If you want reasons why politicians are not trusted you need look no further than the new health insurance rebate means test and superannuation.
After backflipping on not introducing a carbon tax, the Gillard government has reversed its position on means testing the health insurance rebate. In essence, the means testing of the rebate is an increase in taxes on high and middle-income earners. Insult is added to financial injury when you factor in the extra tax middle and high-income earners pay if they don't take out health insurance.
Under the Medicare levy surcharge tax system, a single person earning more than $77,000, and a family with income of more than $154,000, pay an extra 1 per cent tax if they don't have health insurance. In reality, the health rebate means test is another tax disguised as a social equity initiative.
When it comes to super, the examples of reneging are numerous. Despite Kevin Rudd saying after being elected he would not change super one bit, it did not take long for changes to be made.
Another example is the Gillard government's passing of legislation to increase the superannuation guarantee charge (SGC) contribution rate from 9 to 12 per cent.
Allegedly this is being done to help improve the retirement savings of working Australians.
If the government was serious about maximising super benefits, it would fix a problem with the way the SGC system works.
Under the present regime an employer is required to make a super contribution of 9 per cent of an employee's ordinary-time earnings. This means an employer must pay a 9 per cent super contribution on the wage or salary paid to an employee, but not on amounts paid for overtime.
When employees decide to maximise their super retirement benefit by sacrificing salary or wages as an extra super contribution, many employers use this to reduce the amount of SGC contribution they make because the amount paid to the employee is reduced.
For example, a person on $60,000 a year would normally have their employer make a compulsory super contribution on their behalf of $5400. Under the present regime, for every $1000 they sacrifice as an extra super contribution, their employer can cut the compulsory super contribution by $90.
This means someone who wanted to boost their retirement funds by salary sacrificing $10,000 a year does so at the cost of their employer super contribution reducing by $900. Once the SGC increases to 12 per cent, the employee will have reduced the employer's contribution by $1200.

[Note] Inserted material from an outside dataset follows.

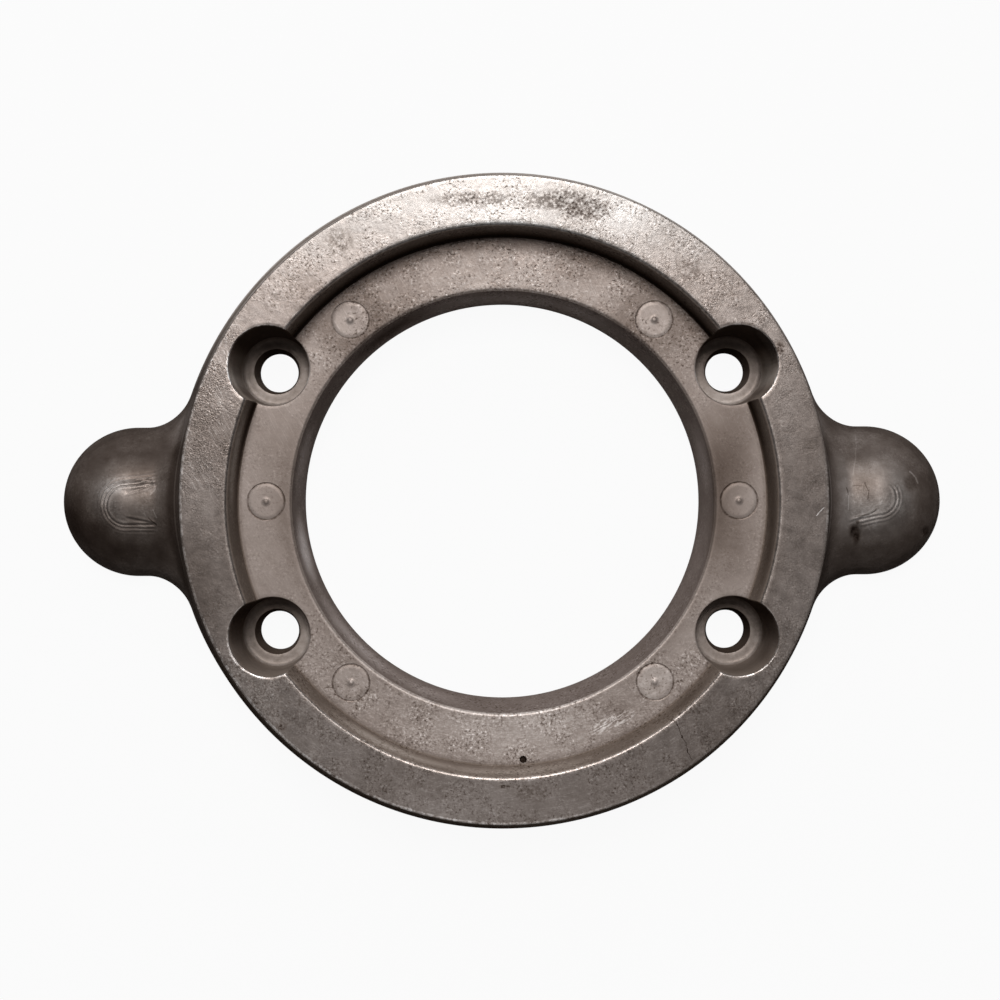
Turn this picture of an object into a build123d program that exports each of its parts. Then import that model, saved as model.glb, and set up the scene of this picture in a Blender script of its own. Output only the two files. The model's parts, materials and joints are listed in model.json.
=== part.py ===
from build123d import *
from math import cos, radians, sin, tan
import os

# Ring: heights are above the flat back, radii are from the bore axis
ring_height = 20.0
ledge_height = 12.4
back_radius = 61.6
wall_draft = 12.1
bore_radius = 36.8
bore_land = 2.5
bore_draft = 7.5
step_foot_radius = 47.9
step_draft = 7.5
step_edge_round = 0.5
step_foot_round = 0.6
rim_edge_break = 0.4
ledge_edge_break = 0.6

# Screw holes, on a circle and mirrored about both middle planes
hole_circle = 96.0
hole_angle = 30.0
hole_radius = 3.6
hole_land = 1.5
hole_mouth_radius = 4.2
seat_height = 5.0
seat_radius = 6.4
seat_draft = 2.2
seat_foot_break = 0.5

# Ears: a level half-round ridge that ends in a round nose, and a blend that climbs the wall almost to the rim
nose_x = 68.05
ear_radius = 13.93
ear_sink = 0.9
ear_root_x = 52.0
blend_below_rim = 1.8

# Ejector-pin marks on the ledge
mark_circle = 85.5
mark_radius = 3.35
mark_depth = 0.15
mark_spread = 50.0

face_radius = back_radius - ring_height * tan(radians(wall_draft))
step_top_radius = step_foot_radius + (ring_height - ledge_height) * tan(radians(step_draft))
bore_mouth_radius = bore_radius + (ledge_height - bore_land) * tan(radians(bore_draft))
seat_mouth_radius = seat_radius + (ring_height - seat_height) * tan(radians(seat_draft))
wall_above_ear = (ring_height - rim_edge_break - blend_below_rim - ear_radius + ear_sink) / cos(radians(wall_draft))
ear_blend = wall_above_ear * tan(radians(45 + wall_draft / 2))
over = 1.0


def softened(face, soften, corners):
    # each corner is a place in the section and the size of the round or the flat that softens it
    for (across, height), size in corners:
        corner = face.vertices().sort_by_distance(Vertex(0, across, height))[0]
        face = soften(corner, size)
    return face


def ring():
    # the section runs from the back of the bore round to the back of the outer wall
    outline = Polyline(
        (0, bore_radius, 0),
        (0, bore_radius, bore_land),
        (0, bore_mouth_radius, ledge_height),
        (0, step_foot_radius, ledge_height),
        (0, step_top_radius, ring_height),
        (0, face_radius, ring_height),
        (0, back_radius, 0),
        close=True,
    )
    rounds = [
        ((step_foot_radius, ledge_height), step_foot_round),
        ((step_top_radius, ring_height), step_edge_round),
    ]
    flats = [
        ((bore_mouth_radius, ledge_height), ledge_edge_break),
        ((face_radius, ring_height), rim_edge_break),
    ]
    section = softened(make_face(outline), fillet, rounds)
    return revolve(softened(section, chamfer, flats), Axis.Z)


def ear():
    # the round is sunk a little below the back, so its sides lean inwards like the rest of the casting
    length = nose_x - ear_root_x
    ridge = Pos(ear_root_x + length / 2, 0, -ear_sink) * Rot(0, 90, 0) * Cylinder(ear_radius, length)
    nose = Pos(nose_x, 0, -ear_sink) * Sphere(ear_radius)
    room = Pos(nose_x, 0, 0) * Box(
        4 * ear_radius, 4 * ear_radius, 2 * ear_radius, align=(Align.CENTER, Align.CENTER, Align.MIN)
    )
    return (ridge + nose) & room


def is_joint(edge):
    # the line where an ear leaves the ring's outer wall: it climbs from the back almost to the ridge
    box = edge.bounding_box()
    middle = abs(edge.center().X)
    return box.size.Z > ear_radius / 3 and face_radius < middle < back_radius and box.max.Z < ear_radius


def body():
    right = ear()
    joined = ring() + right + mirror(right, Plane.YZ)
    return fillet(joined.edges().filter_by(is_joint), ear_blend)


def screw_hole():
    # from the back: a short straight land, a widening hole, a flat seat and a drafted counterbore
    outline = Polyline(
        (0, 0, -over),
        (0, hole_radius, -over),
        (0, hole_radius, hole_land),
        (0, hole_mouth_radius, seat_height),
        (0, seat_radius, seat_height),
        (0, seat_mouth_radius, ring_height),
        (0, seat_mouth_radius, ring_height + over),
        (0, 0, ring_height + over),
        close=True,
    )
    section = softened(make_face(outline), chamfer, [((seat_radius, seat_height), seat_foot_break)])
    return revolve(section, Axis.Z)


def around(shape, circle, angles):
    spots = [Pos(circle / 2 * cos(radians(a)), circle / 2 * sin(radians(a)), 0) for a in angles]
    return [spot * shape for spot in spots]


def pin_mark():
    depth = mark_depth + over
    return Pos(0, 0, ledge_height - mark_depth + depth / 2) * Cylinder(mark_radius, depth)


def anode():
    hole_angles = [hole_angle, 180 - hole_angle, 180 + hole_angle, -hole_angle]
    mark_angles = [0, mark_spread, 180 - mark_spread, 180, 180 + mark_spread, -mark_spread]
    cutters = around(screw_hole(), hole_circle, hole_angles) + around(pin_mark(), mark_circle, mark_angles)
    return body() - cutters


os.makedirs("parts", exist_ok=True)
export_step(anode(), "parts/anode_ring.step")
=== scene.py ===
import json
from math import atan2, ceil, radians

import bmesh
import bpy
import numpy as np
from mathutils import Matrix, Vector


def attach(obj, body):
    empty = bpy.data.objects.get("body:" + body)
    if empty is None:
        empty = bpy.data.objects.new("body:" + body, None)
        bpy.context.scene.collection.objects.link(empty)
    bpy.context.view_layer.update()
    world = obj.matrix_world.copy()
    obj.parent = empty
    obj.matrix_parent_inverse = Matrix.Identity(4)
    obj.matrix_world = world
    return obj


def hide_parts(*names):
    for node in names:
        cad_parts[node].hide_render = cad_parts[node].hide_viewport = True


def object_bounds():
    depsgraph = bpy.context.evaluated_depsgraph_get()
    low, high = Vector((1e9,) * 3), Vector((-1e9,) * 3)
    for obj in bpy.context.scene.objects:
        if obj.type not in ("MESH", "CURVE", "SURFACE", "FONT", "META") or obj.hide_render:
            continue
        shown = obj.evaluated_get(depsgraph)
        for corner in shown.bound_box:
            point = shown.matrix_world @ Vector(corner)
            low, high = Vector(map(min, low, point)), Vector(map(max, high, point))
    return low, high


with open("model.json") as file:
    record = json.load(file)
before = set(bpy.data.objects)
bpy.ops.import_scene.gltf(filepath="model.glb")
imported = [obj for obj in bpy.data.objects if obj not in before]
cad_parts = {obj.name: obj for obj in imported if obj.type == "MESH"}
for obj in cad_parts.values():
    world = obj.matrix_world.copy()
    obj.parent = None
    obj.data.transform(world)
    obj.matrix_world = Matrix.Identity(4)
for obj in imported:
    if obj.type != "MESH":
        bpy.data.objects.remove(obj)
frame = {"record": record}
cadLow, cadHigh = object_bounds()
mounts = {m["name"]: m["dims"] for m in frame["record"]["mounts"]}
perMetre = 1000.0  # shapes are worked out in millimetres, and the mesh is in metres
print("frame loaded", [round(v * perMetre, 2) for v in cadHigh])

# Casting: one closed surface, in grids of rows and columns that share their edges

ring = {
    "height": cadHigh.z * perMetre,
    "backRadius": cadHigh.y * perMetre,
    "boreRadius": mounts["carrier_bore"]["r_mm"],
    "boreLand": mounts["carrier_bore"]["length_mm"],
    "boreMouth": 38.3,
    "ledgeHeight": 12.4,
    "stepFoot": 47.9,
    "stepTop": 48.7,
    "wallDraft": radians(11.9),
    "ledgeEdgeRound": 0.55,
    "stepFootRound": 0.3,
    "stepEdgeRound": 0.7,
    "rimEdgeRound": 0.18,
    "rimShift": (0.25, 0.2),  # the outer wall's top edge sits a little off the bore's axis
    "mouthShift": (0.12, -0.17),  # and so does the bore's mouth
    "footShift": (0.12, 0.17),  # the back's edge is worn this far in on the side that faces away from +X +Y
    "rowGap": 0.6,  # widest gap between rows on the flat rings
    "wallRows": 12,
    "plainColumn": radians(1.15),
}

seat = {
    "circle": np.hypot(mounts["screw_holes"]["spacing_x_mm"], mounts["screw_holes"]["spacing_y_mm"]) / 2,
    "angle": atan2(mounts["screw_holes"]["spacing_y_mm"], mounts["screw_holes"]["spacing_x_mm"]),
    "holeRadius": mounts["screw_holes"]["hole_r_mm"],
    "holeLand": 1.5,
    "holeMouth": 4.2,
    "height": 5.0,
    "radius": 6.4,
    "draft": radians(2.2),
    "footRound": 0.7,
    "lip": 0.22,
}

mark = {
    "circle": 42.75,
    "spread": radians(50.0),
    "radius": 3.35,
    "edge": 0.2,  # the flat between the groove and the ring's own rows
    "groove": 0.07,
    "sink": 0.03,
    "pip": 0.16,
}

# a blow hole in the ledge's corner
pit = {"circle": 46.85, "angle": radians(274.4), "radius": 0.7, "depth": 0.95}

ear = {
    "reach": cadHigh.x * perMetre,
    "radius": 13.93,
    "sink": 0.9,
    "blend": 6.0,
    "topBlend": 4.2,  # the blend is tighter where the ridge meets the wall
    "blendHeights": (4.0, 12.5),  # and it tightens between these heights
    "ridgeFoot": 62.3,  # where the legs of the grid begin on the ridge line
    "innerLevels": (0.0, 0.55, 1.05),  # the columns' distances from the ridge line: the first ones,
    "fineLevels": (1.4, 5.8, 0.135),  # the close ones among the mill's steps, as start, end and gap,
    "columnsPerRadian": 36,  # and the even ones past them
    "bunching": 0.273,  # how much closer together the columns near the ridge line meet the rim
    "calmLevel": 11.0,  # past this distance the mill's shift and tilt don't move the columns
    "legRows": 22,
    "noseRows": 40,
    "tracedRows": 241,  # rows that trace the wall above the ear before they are spaced evenly
    "stepWidth": 0.26,
    "stepStart": (62.5, 63.2),  # the mill's steps come up between these places along the ear
}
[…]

A government spokesman said there was no "plan to introduce legislation to force employers to contribute the superannuation guarantee charge on the pre-salary sacrifice employment basis".
If workers are hoping the opposition and Greens are interested in fixing this, they will be disappointed.
Opposition spokesman on superannuation Mathias Cormann was contacted for a comment. On both occasions no response was received. The Greens are focused on increasing the tax on super contributions for middle and high-income earners.